## Stated goal
Your task is to restate the data word for word.

## Source material
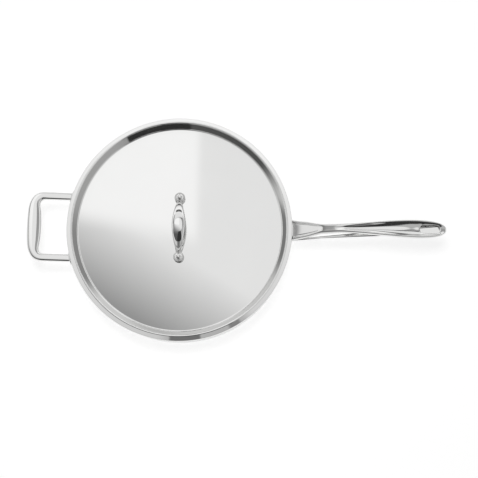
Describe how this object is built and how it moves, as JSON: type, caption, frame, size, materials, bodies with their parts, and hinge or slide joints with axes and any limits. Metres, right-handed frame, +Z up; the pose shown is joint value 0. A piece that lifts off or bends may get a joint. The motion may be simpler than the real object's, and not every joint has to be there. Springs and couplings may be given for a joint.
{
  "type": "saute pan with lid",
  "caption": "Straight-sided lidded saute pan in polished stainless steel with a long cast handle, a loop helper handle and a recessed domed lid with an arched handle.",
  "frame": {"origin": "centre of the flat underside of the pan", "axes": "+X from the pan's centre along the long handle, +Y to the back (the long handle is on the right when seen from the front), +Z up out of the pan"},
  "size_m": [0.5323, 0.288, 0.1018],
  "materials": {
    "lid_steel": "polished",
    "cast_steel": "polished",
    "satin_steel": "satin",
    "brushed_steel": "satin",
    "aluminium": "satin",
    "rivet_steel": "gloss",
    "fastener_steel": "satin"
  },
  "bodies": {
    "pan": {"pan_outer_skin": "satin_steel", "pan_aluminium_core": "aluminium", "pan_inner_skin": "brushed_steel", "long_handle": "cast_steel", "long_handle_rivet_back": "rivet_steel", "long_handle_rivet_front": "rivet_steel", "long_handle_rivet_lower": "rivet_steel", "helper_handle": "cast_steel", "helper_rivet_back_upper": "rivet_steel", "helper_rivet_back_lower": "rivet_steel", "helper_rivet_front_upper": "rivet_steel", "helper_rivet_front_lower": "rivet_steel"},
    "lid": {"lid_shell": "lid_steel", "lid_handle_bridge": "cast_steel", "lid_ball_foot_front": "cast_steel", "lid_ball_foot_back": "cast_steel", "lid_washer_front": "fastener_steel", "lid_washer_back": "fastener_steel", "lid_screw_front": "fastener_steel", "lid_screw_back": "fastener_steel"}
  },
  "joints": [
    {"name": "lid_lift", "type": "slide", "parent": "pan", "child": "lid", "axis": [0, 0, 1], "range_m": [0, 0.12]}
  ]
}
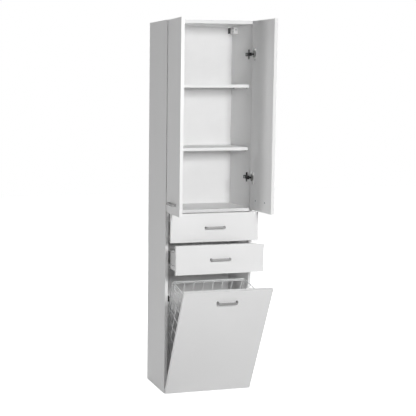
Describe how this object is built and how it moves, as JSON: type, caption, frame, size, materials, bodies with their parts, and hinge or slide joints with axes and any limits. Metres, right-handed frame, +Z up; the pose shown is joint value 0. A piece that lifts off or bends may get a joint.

## Exercise response
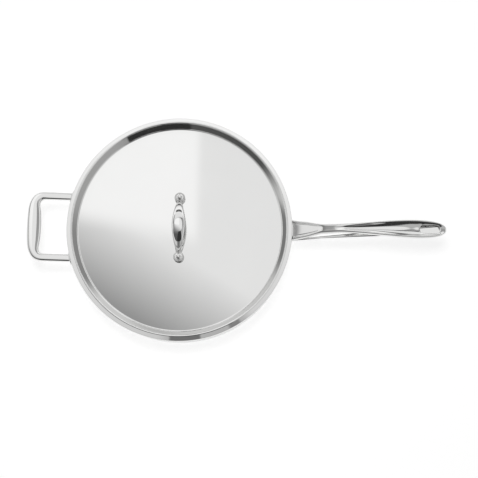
Describe how this object is built and how it moves, as JSON: type, caption, frame, size, materials, bodies with their parts, and hinge or slide joints with axes and any limits. Metres, right-handed frame, +Z up; the pose shown is joint value 0. A piece that lifts off or bends may get a joint. The motion may be simpler than the real object's, and not every joint has to be there. Springs and couplings may be given for a joint.
{
  "type": "saute pan with lid",
  "caption": "Straight-sided lidded saute pan in polished stainless steel with a long cast handle, a loop helper handle and a recessed domed lid with an arched handle.",
  "frame": {"origin": "centre of the flat underside of the pan", "axes": "+X from the pan's centre along the long handle, +Y to the back (the long handle is on the right when seen from the front), +Z up out of the pan"},
  "size_m": [0.5323, 0.288, 0.1018],
  "materials": {
    "lid_steel": "polished",
    "cast_steel": "polished",
    "satin_steel": "satin",
    "brushed_steel": "satin",
    "aluminium": "satin",
    "rivet_steel": "gloss",
    "fastener_steel": "satin"
  },
  "bodies": {
    "pan": {"pan_outer_skin": "satin_steel", "pan_aluminium_core": "aluminium", "pan_inner_skin": "brushed_steel", "long_handle": "cast_steel", "long_handle_rivet_back": "rivet_steel", "long_handle_rivet_front": "rivet_steel", "long_handle_rivet_lower": "rivet_steel", "helper_handle": "cast_steel", "helper_rivet_back_upper": "rivet_steel", "helper_rivet_back_lower": "rivet_steel", "helper_rivet_front_upper": "rivet_steel", "helper_rivet_front_lower": "rivet_steel"},
    "lid": {"lid_shell": "lid_steel", "lid_handle_bridge": "cast_steel", "lid_ball_foot_front": "cast_steel", "lid_ball_foot_back": "cast_steel", "lid_washer_front": "fastener_steel", "lid_washer_back": "fastener_steel", "lid_screw_front": "fastener_steel", "lid_screw_back": "fastener_steel"}
  },
  "joints": [
    {"name": "lid_lift", "type": "slide", "parent": "pan", "child": "lid", "axis": [0, 0, 1], "range_m": [0, 0.12]}
  ]
}
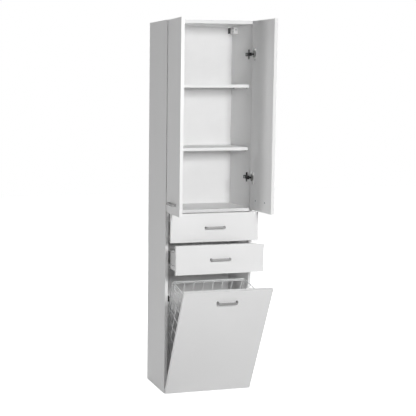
Describe how this object is built and how it moves, as JSON: type, caption, frame, size, materials, bodies with their parts, and hinge or slide joints with axes and any limits. Metres, right-handed frame, +Z up; the pose shown is joint value 0. A piece that lifts off or bends may get a joint.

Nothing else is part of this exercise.